Dannielle is elevating her voice during a time of racial justice reckoning. “If I was a white mother pursuing this course of action and on a hunger strike for 51 days, I think the result would be a lot different,” she says. “The lack of empathy they have for this grieving mother… and I hear it mostly from Caucasian men driving by, one has to wonder.”

Floyd’s death motivated her to take action, she says.

“I thought about how this symbolized how so many of us mothers feel that we can’t breathe as long as we don’t know what happened to our children. And there are so many of us in the African-American community,” she says. “Crimes that have gone unresolved and unsolved. Our children, our unarmed children, are being killed at the hands of police officers. I’ve been suffocating for the past two years not knowing the truth. Suffocating not being able to have all the questions asked and answers. It wasn’t until then that I realized I had to get to Pittsburgh.

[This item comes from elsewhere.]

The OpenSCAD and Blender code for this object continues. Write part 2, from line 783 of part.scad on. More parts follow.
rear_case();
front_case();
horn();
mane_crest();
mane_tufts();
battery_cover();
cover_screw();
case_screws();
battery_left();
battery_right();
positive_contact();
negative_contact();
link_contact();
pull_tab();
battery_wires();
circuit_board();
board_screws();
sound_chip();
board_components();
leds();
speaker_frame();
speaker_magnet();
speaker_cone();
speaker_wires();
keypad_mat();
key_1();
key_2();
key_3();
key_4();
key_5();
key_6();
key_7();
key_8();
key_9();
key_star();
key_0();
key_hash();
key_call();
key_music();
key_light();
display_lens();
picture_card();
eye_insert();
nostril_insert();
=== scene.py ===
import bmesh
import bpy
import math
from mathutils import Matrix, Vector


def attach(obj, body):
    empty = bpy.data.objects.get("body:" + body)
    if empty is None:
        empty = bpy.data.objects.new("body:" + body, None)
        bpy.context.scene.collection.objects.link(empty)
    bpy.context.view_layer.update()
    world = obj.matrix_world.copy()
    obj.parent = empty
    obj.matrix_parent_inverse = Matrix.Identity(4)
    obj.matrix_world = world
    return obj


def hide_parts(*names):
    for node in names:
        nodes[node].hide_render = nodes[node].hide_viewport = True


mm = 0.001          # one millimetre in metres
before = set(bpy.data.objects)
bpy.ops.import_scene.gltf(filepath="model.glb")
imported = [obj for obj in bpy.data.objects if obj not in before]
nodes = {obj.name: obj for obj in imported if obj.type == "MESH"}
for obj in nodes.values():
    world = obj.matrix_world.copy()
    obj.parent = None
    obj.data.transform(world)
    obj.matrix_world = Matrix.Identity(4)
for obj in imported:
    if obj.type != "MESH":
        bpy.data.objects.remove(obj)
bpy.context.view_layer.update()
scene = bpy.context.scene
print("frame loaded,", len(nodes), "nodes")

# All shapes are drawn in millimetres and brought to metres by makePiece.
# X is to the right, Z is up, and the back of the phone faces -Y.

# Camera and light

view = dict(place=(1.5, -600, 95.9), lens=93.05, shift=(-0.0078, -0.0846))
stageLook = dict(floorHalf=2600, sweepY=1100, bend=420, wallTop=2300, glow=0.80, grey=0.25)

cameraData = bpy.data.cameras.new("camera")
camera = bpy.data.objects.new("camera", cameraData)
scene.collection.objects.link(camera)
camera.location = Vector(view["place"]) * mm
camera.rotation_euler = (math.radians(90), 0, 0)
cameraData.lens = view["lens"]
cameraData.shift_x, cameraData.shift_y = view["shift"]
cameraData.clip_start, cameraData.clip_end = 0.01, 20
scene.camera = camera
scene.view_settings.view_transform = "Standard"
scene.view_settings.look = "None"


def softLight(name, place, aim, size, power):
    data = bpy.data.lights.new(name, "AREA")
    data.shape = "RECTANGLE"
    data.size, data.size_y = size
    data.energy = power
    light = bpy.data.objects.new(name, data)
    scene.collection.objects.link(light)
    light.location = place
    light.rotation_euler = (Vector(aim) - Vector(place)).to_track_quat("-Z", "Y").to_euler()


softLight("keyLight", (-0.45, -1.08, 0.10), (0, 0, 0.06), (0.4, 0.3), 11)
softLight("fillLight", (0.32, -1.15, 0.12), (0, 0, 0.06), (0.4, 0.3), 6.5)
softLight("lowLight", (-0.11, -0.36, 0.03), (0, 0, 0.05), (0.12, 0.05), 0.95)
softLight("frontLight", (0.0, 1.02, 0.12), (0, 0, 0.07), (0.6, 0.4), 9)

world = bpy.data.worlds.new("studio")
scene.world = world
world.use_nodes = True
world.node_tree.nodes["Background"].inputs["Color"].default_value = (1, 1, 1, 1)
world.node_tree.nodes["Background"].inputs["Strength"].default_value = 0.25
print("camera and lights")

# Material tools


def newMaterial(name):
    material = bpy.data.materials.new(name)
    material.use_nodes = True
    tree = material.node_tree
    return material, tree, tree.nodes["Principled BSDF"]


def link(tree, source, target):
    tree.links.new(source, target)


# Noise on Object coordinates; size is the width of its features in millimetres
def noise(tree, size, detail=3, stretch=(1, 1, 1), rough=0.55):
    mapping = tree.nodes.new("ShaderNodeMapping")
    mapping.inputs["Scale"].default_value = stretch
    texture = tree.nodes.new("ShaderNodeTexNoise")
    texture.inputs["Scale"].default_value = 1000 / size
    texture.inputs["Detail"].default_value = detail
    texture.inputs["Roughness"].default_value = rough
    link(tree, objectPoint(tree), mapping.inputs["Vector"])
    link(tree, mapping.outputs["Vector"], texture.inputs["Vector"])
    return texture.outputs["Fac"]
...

I called my attorney and said, ‘I need you to get over here and do my will because I’m not sure if I’m coming back.’”

Dannielle’s actions have been gaining attention. She documents her days at Pittsburgh’s Freedom Corner on social media, tagging luminaries including Oprah Winfrey, Gayle King, JAY-Z’s Roc Nation, John Legend, and DuVernay. Members of the Floyd family came to see her and stand in solidarity while on their journey from Minnesota to D.C. to attend the Commitment March. DuVernay on Aug. 20 tweeted about Dannielle’s plight.

But it’s not enough, yet.

“I don’t know what my fate will be. I want to live, but I also am resolved in my why and I’m willing to take me last breath,” she says. “Duquesne wants to make it about them. But, it’s not only about them. They’re part of a larger problem. No institution should withhold information from a family, especially a grieving mom… And no institution should prevent a family from conducting an independent investigation if they are financing it.”